Canada Police say six Ricin-laced letters sent to US, Including White House

Sun Online Desk

22nd September, 2020 12:36:08 printer

Canada Police say six Ricin-laced letters sent to US, Including White House

Canadian police on Monday searched an apartment in a Montreal suburb linked to the woman arrested for sending a ricin-filled envelope to the White House and to five other addresses in Texas of United States, the Royal Canadian Mounted Police (RCMP) said.

US authorities arrested a woman at the US-Canada border near Buffalo, New York, on Sunday on suspicion that she sent the deadly poison by mail, addressed to the White House.

The woman has joint Canadian and French citizenship, two sources said on Monday, News 18.

She will appear on Tuesday at 4 pm EDT (2000 GMT) in Buffalo before Judge H. Kenneth Schroeder, Jr., a spokeswoman for the federal court in the Western District of New York said.
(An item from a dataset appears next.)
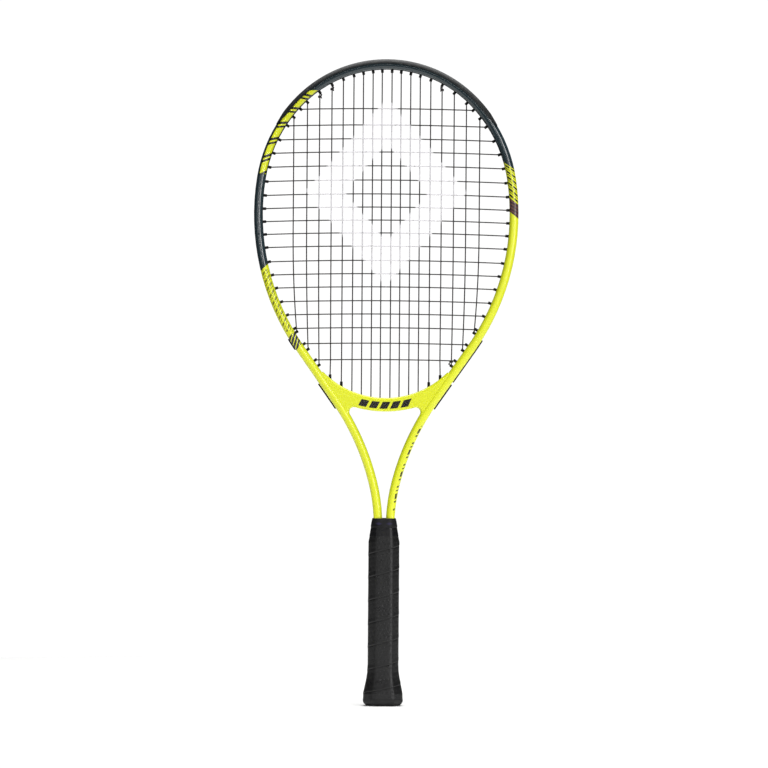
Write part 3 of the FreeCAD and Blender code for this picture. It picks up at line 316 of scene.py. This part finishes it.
def yoke_paint():
    """The moulded throat piece: yellow, with painted shade darkening its inner sides, and plain
    slanted marks.
    """
    g = Graph("yoke_moulded_gloss")
    _, out = g.arc(*YOKE_ARC)
    mottle = g.noise(45, 4) * 0.6 + g.noise(700, 2) * 0.4
    colour = g.mix(mottle, "dee51a", "ebf12c")
    # Painted shade on the sides that face the inside of the hoop.
    colour = g.mix(inner_painted_shade(g) * 0.5, colour, YELLOW_PAINTED_SHADE)
    lean = g.x + (out + YOKE_MARK_MIDDLE * MM) * 0.5
    phase = (lean / (YOKE_MARK_PITCH * MM) + 0.5).fract()
    band = lean.size().below(YOKE_MARKS / 2 * YOKE_MARK_PITCH * MM, EDGE)
    band = band * (0.0 - out).between(YOKE_MARK_LIMITS[0] * MM, YOKE_MARK_LIMITS[1] * MM, EDGE)
    face = g.y.size().above(YOKE_FACE, 0.3 * MM)
    marks = phase.between(*YOKE_MARK_SHARE, EDGE / (YOKE_MARK_PITCH * MM)) * band * face
    colour = g.mix(marks, colour, INK)
    roughness = g.noise(80, 4) * 0.12 + 0.2
    return g.finish(colour, roughness, g.noise(800, 2), 0.00004,
                    coat_weight=0.35, coat_roughness=0.1)


def string_look(name, streak):
    """Dark nylon with a white stencilled ring of lozenge shape in the middle of the bed."""
    g = Graph(name)
    _, ny, _ = g.normal()
    ring = g.x.size() / STENCIL_REACH[0] + (g.z - STENCIL_MIDDLE).size() / STENCIL_REACH[1]
    ragged = (g.noise(300, 3) - 0.5) * 0.08
    ink = (ring + ragged).between(STENCIL_HOLE, 1.0, 0.03) * ny.size().above(0.2, 0.3)
    ink = ink * g.noise(900, 3).above(0.33, 0.12)
    base = g.mix(g.noise(1200, 3, streak), "0e0b0c", "261f22")
    colour = g.mix(ink * 0.92, base, "e6e4e8")
    roughness = g.noise(500, 3) * 0.15 + ink * 0.3 + 0.25
    return g.finish(colour, roughness, g.noise(2500, 2, streak), 0.00003)


def nylon_look(name, dark, light, gloss, scuffs=0.0, channel_shade=0.0):
    """Moulded nylon: fine grain, faint flow marks, pale scuffs, and painted shade: a near-black
    band over the string channel and the barrel of each string, near the mid plane.
    """
    g = Graph(name)
    colour = g.mix(g.noise(180, 5), dark, light)
    worn = g.noise(260, 8, (0.6, 0.6, 1)).above(0.62, 0.08) * g.z.above(SCUFF_START, 60 * MM)
    colour = g.mix(worn * scuffs, colour, "77786f")
    # Painted shade: near black within the barrel reach of the mid plane, over the string channel
    # and the barrel of each string.
    channel_shade_mask = g.y.size().below(BARREL_SPREAD, 0.2 * MM) * channel_shade
    colour = g.mix(channel_shade_mask, colour, "020203")
    grain = g.noise(2600, 3) + g.cells(1500) * 0.4
    roughness = g.noise(140, 4) * 0.2 + worn * scuffs * 0.3 + channel_shade_mask * 0.25 + gloss
    return g.finish(colour, roughness, grain, 0.00005, specular_ior_level=0.3)


def foam_look():
    """Pallet foam, hidden under the wrap: closed cells with a moulded skin."""
    g = Graph("pallet_foam")
    cells = g.cells(900)
    return g.finish(g.mix(cells, "2c2c2b", "4a4845"), cells * 0.2 + 0.65, cells, 0.0002)


def steel_look():
    g = Graph("staple_wire")
    streak = g.noise(900, 4, (1, 1, 0.2))
    colour = g.mix(streak, "8d8f92", "c0c2c4")
    return g.finish(colour, streak * 0.2 + 0.25, streak, 0.00002, metallic=1.0)


# ---------------------------------------------------------------- the wrapped grip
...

“We believe a total of six letters were sent, one to the White House and five to Texas,” RCMP officer Charles Poirier said outside the modern brown and grey building where the search was taking place. “We can’t confirm that she lived in (the apartment), but it is connected to her.”

The FBI is investigating several suspected ricin letters sent to law enforcement and detention facilities in South Texas, a US law enforcement source told Reuters.

So far they have not found any link to political or terrorist groups, but the investigation is ongoing, the source said.

The RCMP’s special Chemical, Biological, Radiological, Nuclear, Explosives team is leading the operation, the RCMP said.

Ricin is found naturally in castor beans but it takes a deliberate act to convert it into a biological weapon.

Ricin can cause death within 36 to 72 hours from exposure to an amount as small as a pinhead. No known antidote exists.